Uh, tell me, for those that missed our first show, how did you make your way into VanShake? 60 seconds.

David Tisch

Yeah. I, uh, I grew up loving the internet, and that's what I, I fell in love with as a kid. And, uh, I never understood what the career path, uh, into this world is. And I actually don't think, uh, there is a traditional one. I think everybody finds their own way, and my way was, um, you know, I, I joined an organization called Techstars early on. And when I did that, I signed up to be an investor. And BoxGroup, uh, at that time was my side hustle. Uh, and then in 2012, left Techstars to do BoxGroup full-time. Uh, so now I'm 11 years into that, uh, full-time BoxGroup journey, so I'm, I'm old in this world.

Harry Stebbings

Now before, you know, I absolutely maul you on your portfolio construction, I wanted to kind of do a little bit of, um, armchair psychology. And so I believe that we're all functions of our history, David. And so, what are you running from do you think?

David Tisch

I mean, uh, you're getting deep, Harry, really quickly. I feel like I've seen the internet evolve, and in general, you know, had a vision for what was gonna happen, and a lot of that ended up happening. And I feel like I watched it and wished that I participated in some of it.
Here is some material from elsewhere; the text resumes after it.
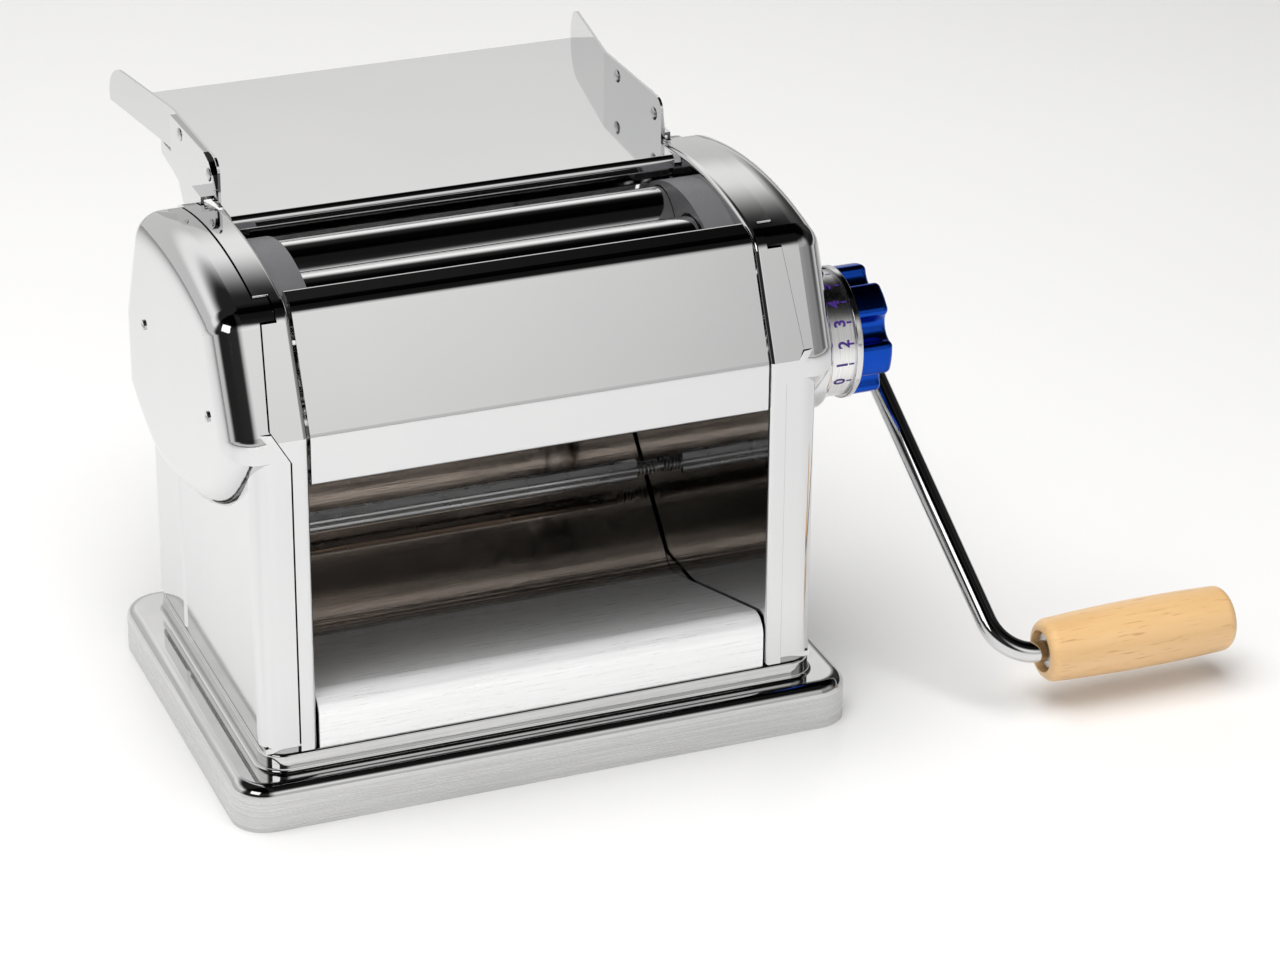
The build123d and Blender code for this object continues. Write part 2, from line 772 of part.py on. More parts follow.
cheek_start = 92.3
cheek_clearance = 0.5
with BuildPart() as cheek:
    cheek_front = -50.5
    cheek_rear = 22.0
    with BuildSketch(Plane.YZ.offset(cheek_start)):
        with BuildLine():
            Polyline((cheek_front, 229), (cheek_front, 221), (cheek_rear, 221), (cheek_rear, 229))
            ThreePointArc((cheek_front, 229), ((cheek_front + cheek_rear) / 2, 238.5), (cheek_rear, 229))
        make_face()
        with Locations(((front_roller_y + rear_roller_y) / 2, 219)):
            Rectangle(14, 6)
    extrude(amount=frame_inner - cheek_start)
    swept_radius = roller_radius + cheek_clearance
    cut_start = cheek_start - 1
    for offset_y in (-opening_travel, closing_travel):
        rod(cut_start, frame_inner, (front_roller_y + offset_y, roller_z), swept_radius, Mode.SUBTRACT)
    swept_start = front_roller_y - opening_travel
    swept_end = front_roller_y + closing_travel
    swept_view = rectangle_points(swept_start, swept_end, roller_z, roller_z + swept_radius)
    slab(cut_start, frame_inner, swept_view, mode=Mode.SUBTRACT)
    rod(cut_start, frame_inner, rear_centre, swept_radius, Mode.SUBTRACT)
save_both_sides(cheek.part, "dough_cheek")

# ------------------------------------------------------------------ thickness regulator
regulator_shaft_end = 170.0
knob_start = 158.7
knob_end = 174.0
ring_start = 155.4
drum_start = 144.2
with BuildPart() as regulator_shaft:
    rod(-cam_end - 0.5, regulator_shaft_end, (dial_y, dial_z), regulator_shaft_radius)
save(regulator_shaft.part, "regulator_shaft")


def cam_point(angle, radius):
    turn = math.radians(angle)
    return (dial_y + radius * math.cos(turn), dial_z + radius * math.sin(turn))


with BuildPart() as cam:
    rise_per_degree = cam_rise / dial_step
    open_turn = -opening_travel / rise_per_degree
    closed_turn = closing_travel / rise_per_degree
    spiral_steps = 10
    with BuildSketch(Plane.YZ.offset(cam_start)):
        with BuildLine():
            spiral = []
            for step in range(spiral_steps + 1):
                angle = open_turn + (closed_turn - open_turn) * step / spiral_steps
                spiral.append(cam_point(angle, cam_rest_radius + angle * rise_per_degree))
            Spline(*spiral)
            back = []
            for step in range(spiral_steps + 1):
                share = step / spiral_steps
                angle = closed_turn + (360 + open_turn - closed_turn) * share
                high = cam_rest_radius + closing_travel
                low = cam_rest_radius - opening_travel
                back.append(cam_point(angle, high + (low - high) * share))
            Spline(*back)
        make_face()
    extrude(amount=cam_end - cam_start)
    rod(cam_start, cam_end, (dial_y, dial_z), regulator_shaft_radius, Mode.SUBTRACT)
save(cam.part, "regulator_cam_right")
with BuildPart() as left_cam:
    mirror(cam.part, about=Plane.YZ)
save(left_cam.part, "regulator_cam_left")

with BuildPart() as dial_drum:
    rod(drum_start, ring_start, (dial_y, dial_z), dial_radius)
    rod(drum_start, ring_start, (dial_y, dial_z), regulator_shaft_radius, Mode.SUBTRACT)
save(dial_drum.part, "dial_drum")

with BuildPart() as dial_ring:
    rod(ring_start, knob_start, (dial_y, dial_z), 30.5)
    rod(ring_start, knob_start, (dial_y, dial_z), regulator_shaft_radius, Mode.SUBTRACT)
    fillet(dial_ring.edges().filter_by(GeomType.CIRCLE).group_by(SortBy.RADIUS)[-1], 0.8)
save(dial_ring.part, "dial_ring")

knob_lobes = 6
knob_radius = 29.5
valley_radius = 6.2
valley_centre = 28.7
valley_turn = 38.0
knob_softening = 3.0
knob_screw_head = 5.0
with BuildPart() as regulator_knob:
    with BuildSketch(Plane.YZ.offset(knob_start)) as knob_sketch:
        with Locations((dial_y, dial_z)):
            Circle(knob_radius)
            with PolarLocations(valley_centre, knob_lobes, start_angle=valley_turn):
                Circle(valley_radius, mode=Mode.SUBTRACT)
        fillet(knob_sketch.vertices(), knob_softening)
    extrude(amount=knob_end - knob_start)
    fillet(regulator_knob.faces().sort_by(Axis.X)[-1].edges(), knob_softening)
    rod(knob_start, regulator_shaft_end, (dial_y, dial_z), regulator_shaft_radius, Mode.SUBTRACT)
    rod(knob_start, knob_end, (dial_y, dial_z), screw_radius, Mode.SUBTRACT)
    rod(knob_end - 2, knob_end, (dial_y, dial_z), knob_screw_head, Mode.SUBTRACT)
save(regulator_knob.part, "regulator_knob")

with BuildPart() as knob_screw:
    rod(knob_end - 2, knob_end - 0.4, (dial_y, dial_z), knob_screw_head)
    rod(regulator_shaft_end, knob_end - 1, (dial_y, dial_z), screw_radius)
save(knob_screw.part, "knob_screw")

# ------------------------------------------------------------------ drive shaft
drive_centre = (drive_y, drive_z)
shaft_inner_end = 103.5
with BuildPart() as drive_shaft:
    rod(shaft_inner_end, gear_start - 0.5, drive_centre, journal_radius)
    rod(shaft_inner_end + 1.2, shaft_inner_end + 2.4, drive_centre, journal_radius, Mode.SUBTRACT)
    rod(shaft_inner_end, gear_start, drive_centre, gear_seat_radius)
    rod(gear_start - 0.5, socket_face, drive_centre, socket_radius)
    with BuildSketch(Plane.YZ.offset(socket_face)):
        with Locations(drive_centre):
            Rectangle(socket_square, socket_square)
    extrude(amount=-24, mode=Mode.SUBTRACT)
save(drive_shaft.part, "drive_shaft")

with BuildPart() as drive_circlip:
    rod(shaft_inner_end + 1.3, shaft_inner_end + 2.3, drive_centre, journal_radius + 2)
    rod(shaft_inner_end, shaft_inner_end + 4, drive_centre, gear_seat_radius, Mode.SUBTRACT)
save(drive_circlip.part, "drive_circlip")

with BuildPart() as drive_bush:
    rod(frame_inner, frame_outer + 5, drive_centre, drive_bush_radius)
    rod(frame_outer, frame_outer + 1.5, drive_centre, rear_bush_flange)
    rod(frame_inner, frame_outer + 5, drive_centre, journal_radius + running_fit, Mode.SUBTRACT)
save(drive_bush.part, "drive_shaft_bush")

# ------------------------------------------------------------------ crank
crank_start = socket_face - 22.0
crank_shoulder = socket_face + 0.4
crank_end = 321.0
knee_bend = 24.0
elbow_bend = 22.0
with BuildPart() as crank_rod:
    with BuildLine() as crank_line:
        FilletPolyline(
            (crank_start, drive_y, drive_z),
            crank_knee,
            crank_elbow,
            (crank_end, handle_y, handle_z),
            radius=(knee_bend, elbow_bend),
        )
    with BuildSketch(Plane(origin=(crank_start, drive_y, drive_z), z_dir=(1, 0, 0))):
        Circle(crank_radius)
    sweep()
    with BuildSketch(Plane.YZ.offset(crank_start)):
        with Locations(drive_centre):
            Rectangle(4 * crank_radius, 4 * crank_radius)
            Rectangle(crank_square, crank_square, mode=Mode.SUBTRACT)
    extrude(amount=crank_shoulder - crank_start, mode=Mode.SUBTRACT)
save(crank_rod.part, "crank_rod")

retainer_start = 236.5
retainer_end = 239.5
with BuildPart() as crank_retainer:
    rod(retainer_start, retainer_end, (handle_y, handle_z), 8.0)
    rod(retainer_start, retainer_end, (handle_y, handle_z), crank_radius, Mode.SUBTRACT)
save(crank_retainer.part, "crank_retainer")

counterbore_depth = 6.0
with BuildPart() as crank_handle:
    handle_plane = Plane(origin=(0, handle_y, handle_z), x_dir=(1, 0, 0), z_dir=(0, -1, 0))
    with BuildSketch(handle_plane) as half_handle:
        with BuildLine():
            Polyline((handle_start, 14.6), (handle_start, 0), (handle_end, 0), (handle_end, 15.2))
            ThreePointArc(
                (handle_start, 14.6), ((handle_start + handle_end) / 2, handle_radius), (handle_end, 15.2)
            )
        make_face()
        fillet(half_handle.vertices().sort_by(Axis.Y)[-2:], 5)
    revolve(axis=Axis((0, handle_y, handle_z), (1, 0, 0)))
    rod(handle_start, handle_start + counterbore_depth, (handle_y, handle_z), 10.0, Mode.SUBTRACT)
    rod(handle_start, crank_end + 0.5, (handle_y, handle_z), crank_radius + 0.08, Mode.SUBTRACT)
save(crank_handle.part, "crank_handle")

# ------------------------------------------------------------------ feed tray
tray_front = 24.6
tray_flare_y = 114.5
tray_back = 185.5
tray_back_half = 115.2
guide_sheet = 1.2
guide_front = 41.0
guide_back = 190.0
guide_top_front = 260.0
guide_top_back = 256.0
guide_front_radius = 15.0
guide_back_radius = 6.0
bracket_sheet = 1.5
bracket_corner = 1.5
rivet_places = [(50.0, 250.5), (97.0, 252.0)]
rivet_radius = 1.6
tray_middle = tray_top - tray_sheet / 2

with BuildPart() as feed_tray:
    tray_path = [(tray_front, tray_top - 5.5), (tray_front, tray_middle), (tray_flare_y, tray_middle)]
    extrude(sheet_sketch(0, tray_path, (2.5,), tray_sheet), amount=tray_half, both=True)
    with BuildSketch(Plane.XY.offset(tray_top - tray_sheet)):
        with BuildLine():
            Polyline(
                (-tray_half, tray_flare_y - 1),
                (tray_half, tray_flare_y - 1),
                (tray_half, tray_flare_y),
                (tray_back_half, tray_back),
                (-tray_back_half, tray_back),
                (-tray_half, tray_flare_y),
                close=True,
            )
        make_face()
    extrude(amount=tray_sheet)
save(feed_tray.part, "feed_tray")

guide_flare = (tray_back_half - tray_half) / (tray_back - tray_flare_y)
with BuildPart() as tray_guide:
    with BuildSketch(Plane.XY.offset(tray_top - tray_sheet)):
        with BuildLine():
            Polyline(
                (tray_half, guide_front),
                (tray_half, tray_flare_y),
                (tray_half + guide_flare * (guide_back - tray_flare_y), guide_back),
                (tray_half + guide_sheet + guide_flare * (guide_back - tray_flare_y), guide_back),
                (tray_half + guide_sheet, tray_flare_y),
                (tray_half + guide_sheet, guide_front),
                close=True,
            )
        make_face()
    extrude(amount=30)
    with BuildSketch(Plane.YZ) as side_view:
        with BuildLine():
            Polyline(
                (guide_front, tray_top - tray_sheet),
                (guide_back - 3, tray_top - tray_sheet),
                (guide_back, guide_top_back),
                (guide_front, guide_top_front),
                close=True,
            )
        make_face()
        fillet(side_view.vertices().sort_by(Axis.Z)[-1], guide_front_radius)
        fillet(side_view.vertices().sort_by(Axis.Y)[-1], guide_back_radius)
    extrude(side_view.sketch, amount=2 * tray_half, mode=Mode.INTERSECT)
    for place in rivet_places:
        rod(tray_half, tray_half + guide_sheet, place, rivet_radius, Mode.SUBTRACT)
save_both_sides(tray_guide.part, "tray_guide")

bracket_start = tray_half + guide_sheet
bracket_end = bracket_start + bracket_sheet
with BuildPart() as tray_bracket:
    bracket_view = [
        (guide_front + 2, 239.6),
        (64, 239.6),
        (72, 229),
        (86, 217),
        (94, 217),
        (102.5, 227.5),
        (131, 231),
        (131, 237.2),
        (113.5, 237.2),
        (113.5, 256),
        (guide_front + 17, 258.3),
        (guide_front + 9, 256.5),
        (guide_front + 4, 252),
        (guide_front + 2, 245.5),
    ]
    slab(bracket_start, bracket_end, bracket_view, bracket_corner)
    # the foot: bent outwards over the crown, then down through the slot in the rim
    foot_start = 111.0
    slab(bracket_start, foot_start + bracket_sheet, rectangle_points(48, 62, 239.6, 241.1))
    slab(foot_start, foot_start + bracket_sheet, rectangle_points(48, 62, 228, 241.1))
    for place in rivet_places:
        rod(bracket_start, bracket_end, place, rivet_radius, Mode.SUBTRACT)
save_both_sides(tray_bracket.part, "tray_bracket")

with BuildPart() as tray_rivets:
    for place in rivet_places:
        rod(tray_half, bracket_end, place, rivet_radius)
        rod(tray_half - 1.2, tray_half, place, 3.2)
        rod(bracket_end, bracket_end + 1.0, place, 3.2)
save_pair(tray_rivets.part, "tray_rivets")
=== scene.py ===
import json
import math

import bmesh
import bpy
from mathutils import Matrix, Vector


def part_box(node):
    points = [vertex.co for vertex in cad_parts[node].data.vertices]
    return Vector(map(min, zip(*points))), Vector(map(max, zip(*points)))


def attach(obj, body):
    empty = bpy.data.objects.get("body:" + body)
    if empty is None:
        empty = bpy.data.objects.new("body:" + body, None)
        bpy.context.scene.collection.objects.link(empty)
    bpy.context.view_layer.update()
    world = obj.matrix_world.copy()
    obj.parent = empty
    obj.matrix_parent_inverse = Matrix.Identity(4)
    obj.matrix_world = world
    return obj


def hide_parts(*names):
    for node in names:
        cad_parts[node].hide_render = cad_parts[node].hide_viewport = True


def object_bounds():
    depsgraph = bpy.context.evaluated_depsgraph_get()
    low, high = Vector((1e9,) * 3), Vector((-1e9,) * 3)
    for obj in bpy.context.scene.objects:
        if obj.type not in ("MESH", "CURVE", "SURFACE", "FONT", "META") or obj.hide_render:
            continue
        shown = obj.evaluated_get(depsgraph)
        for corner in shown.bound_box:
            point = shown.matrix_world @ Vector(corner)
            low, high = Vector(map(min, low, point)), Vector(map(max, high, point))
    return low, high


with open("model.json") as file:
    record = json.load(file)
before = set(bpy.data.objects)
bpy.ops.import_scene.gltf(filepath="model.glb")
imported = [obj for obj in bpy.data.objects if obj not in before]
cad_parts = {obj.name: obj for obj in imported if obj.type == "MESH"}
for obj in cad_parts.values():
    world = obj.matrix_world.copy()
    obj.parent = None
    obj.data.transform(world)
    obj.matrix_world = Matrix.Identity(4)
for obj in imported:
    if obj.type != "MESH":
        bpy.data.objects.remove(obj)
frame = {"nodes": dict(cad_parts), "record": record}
cad_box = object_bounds()

MM = 0.001
NOISE_ROUGHNESS = 0.55
record = frame["record"]
nodes = frame["nodes"]


# ------------------------------------------------------------------ node helpers
def new_material(name):
    """An empty node material and its shader."""
    material = bpy.data.materials.new(name)
    material.use_nodes = True
    return material, material.node_tree.nodes["Principled BSDF"]


def add_node(material, kind, **values):
    """A node with its properties and input values set by name."""
    node = material.node_tree.nodes.new(kind)
    for key, value in values.items():
        if key in node.inputs:
            node.inputs[key].default_value = value
        else:
            setattr(node, key, value)
    return node


def link(material, source, output, target, socket):
    """Joins an output of one node to an input of another."""
    material.node_tree.links.new(source.outputs[output], target.inputs[socket])


def object_coordinates(material, scale, turn):
    """Object coordinates in metres, stretched and turned."""
    place = add_node(material, "ShaderNodeTexCoord")
    mapping = add_node(material, "ShaderNodeMapping")
    mapping.inputs["Scale"].default_value = scale
    mapping.inputs["Rotation"].default_value = turn
    link(material, place, "Object", mapping, "Vector")
    return mapping


def noise(material, scale, detail=4.0, stretch=(1, 1, 1), turn=(0, 0, 0)):
    """Fractal noise on object coordinates; the scale is in features per metre."""
    mapping = object_coordinates(material, stretch, turn)
    texture = add_node(material, "ShaderNodeTexNoise", Scale=scale, Detail=detail)
    texture.inputs["Roughness"].default_value = NOISE_ROUGHNESS
    link(material, mapping, "Vector", texture, "Vector")
    return texture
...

And so, uh, I, I think the history of being the age I am and watching the evolution of, uh, this world sort of pushes me forward.

Harry Stebbings

Can I ask a personal one?

David Tisch

Yeah.

Harry Stebbings

Someone asked this, and they said, you know, "Your family is very successful." And they said, "D- were you running from the perception of, like, being one of the family members and wanting to strike out on your own?"

David Tisch

I mean, I, I think it's a... there's, there's a lot of nuance in that answer. I'm an individual, and I have my own ambition and desires and goals that are not necessarily attached to the history of my family. At the same time, I have an immense appreciation for, uh, the blessings of, of coming from a, a group of people that worked really hard and found success. And so it's not this rebellion or desire to, to strike out on my own as much as it's, like, I love what I get to do, and it happens to be in a different world than what other people, uh, have done. And so it's, um, it's not a, a negative lens of it versus a sort of positive one.